When should I include a trust in my Will?

Trusts can be adapted to a variety of situations when preparing Wills, says Trent McGregor, Associate and estate planning specialist with Robertson Hyetts Solicitors and Conveyancers.

Described very simply, a trust is a way of giving control of assets to one person and directing that person to hold them for the benefit of someone else.

“There are many different types of trusts, and each has a particular use”, explains Trent.

As a starting point, testamentary discretionary trusts are common, because they give strategic tax planning opportunities and asset protection to beneficiaries . “This can be extremely useful to protect against a family law challenge, for example,” says Trent. Testamentary discretionary trusts are also a valuable strategy when considering beneficiaries who are high income earners, or who run their own business.

Trent notes that discretionary trusts can be modified. For example, a discretionary trust can be altered to suit a farming family by directing that the farm should be run by an on-farm family member who should make regular payments to non-farming family members.

Trent explains that life interests and rights to reside are types of trust which can be used to provide an income or a residence for a surviving spouse, whilst ensuring that capital is retained for other beneficiaries. “This is particularly useful for so-called ‘blended families’, where couples each have children from previous relationships. Here, the couple give each other a ‘right to reside’ in their family home and direct that, once they have both died, the house is sold and the proceeds split amongst the next generation.”

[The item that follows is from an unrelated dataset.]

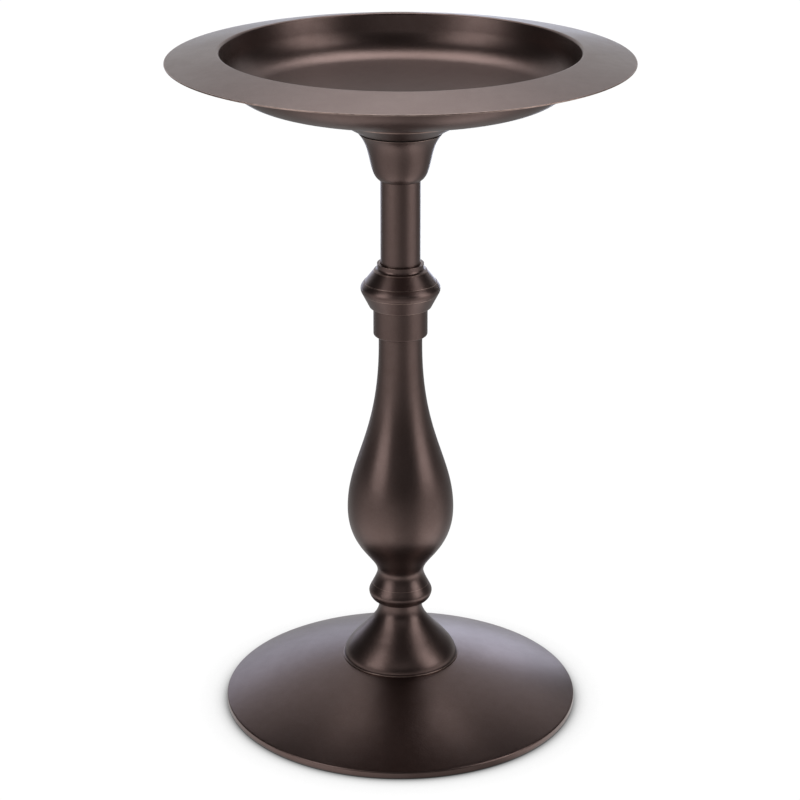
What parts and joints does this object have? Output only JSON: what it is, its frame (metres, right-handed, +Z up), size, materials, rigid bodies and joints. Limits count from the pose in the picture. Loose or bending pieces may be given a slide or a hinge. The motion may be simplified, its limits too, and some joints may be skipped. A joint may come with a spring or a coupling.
{
  "type": "bird bath",
  "caption": "Pedestal bird bath: a wide-rimmed metal bowl that screws on to a turned column standing on a domed round base.",
  "frame": {"origin": "centre of the base's underside, on the ground", "axes": "+Z up along the column; the object is round about Z, so +X and +Y are free"},
  "size_m": [0.508, 0.508, 0.7744],
  "materials": {
    "bronze_coat": "dark bronze powder coat with a fine metallic flake, satin",
    "zinc_plate": "bright zinc plate",
    "raw_casting": "rough sand casting, black wash",
    "washer_rubber": "matte black"
  },
  "bodies": {
    "pedestal": {"top_cup": "bronze_coat", "top_washer": "zinc_plate", "top_lock_washer": "zinc_plate", "top_nut": "zinc_plate", "upper_tube": "bronze_coat", "neck_ring": "bronze_coat", "upper_cone": "bronze_coat", "collar_bead": "bronze_coat", "lower_cone": "bronze_coat", "sleeve": "bronze_coat", "baluster": "bronze_coat", "knop_ring": "bronze_coat", "foot_bell": "bronze_coat", "base_dome": "bronze_coat", "base_weight": "raw_casting", "bottom_washer": "zinc_plate", "bottom_lock_washer": "zinc_plate", "bottom_nut": "zinc_plate", "tie_rod": "zinc_plate"},
    "seal": {"bowl_washer": "washer_rubber"},
    "basin": {"bowl": "bronze_coat", "bowl_flange": "bronze_coat", "bowl_boss": "zinc_plate"}
  },
  "joints": [
    {"name": "bowl_lift", "type": "slide", "parent": "pedestal", "child": "seal", "axis": [0, 0, 1], "range_m": [0, 0.012]},
    {"name": "bowl_turn", "type": "hinge", "parent": "seal", "child": "basin", "pos_m": [0, 0, 0.669], "axis": [0, 0, 1], "range_deg": [0, 2880]}
  ],
  "couplings": [
    {"joint": "bowl_lift", "follows": "bowl_turn", "m_per_rad": 0.00023873}
  ]
}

Charitable trusts can be used to distribute assets amongst certain charities, or for a certain cause. Trent says that there are tax benefits of structuring gifts via a charitable trust. “We have also seen charitable trusts bring families together to discuss which charities should receive a benefit each year. It can create a wonderful tradition to pass on to future generations.”

A protective trust, used in conjunction with a Special Disability Trust, can ensure a vulnerable family member receives assistance to manage their inheritance, whilst also preserving access to a Disability Support Pension. “It’s one of the few strategies left permitting access to a pension whilst still allowing use of trust assets”, says Trent, noting that pension laws have changed to shut down other common strategies involving trusts and the aged pension.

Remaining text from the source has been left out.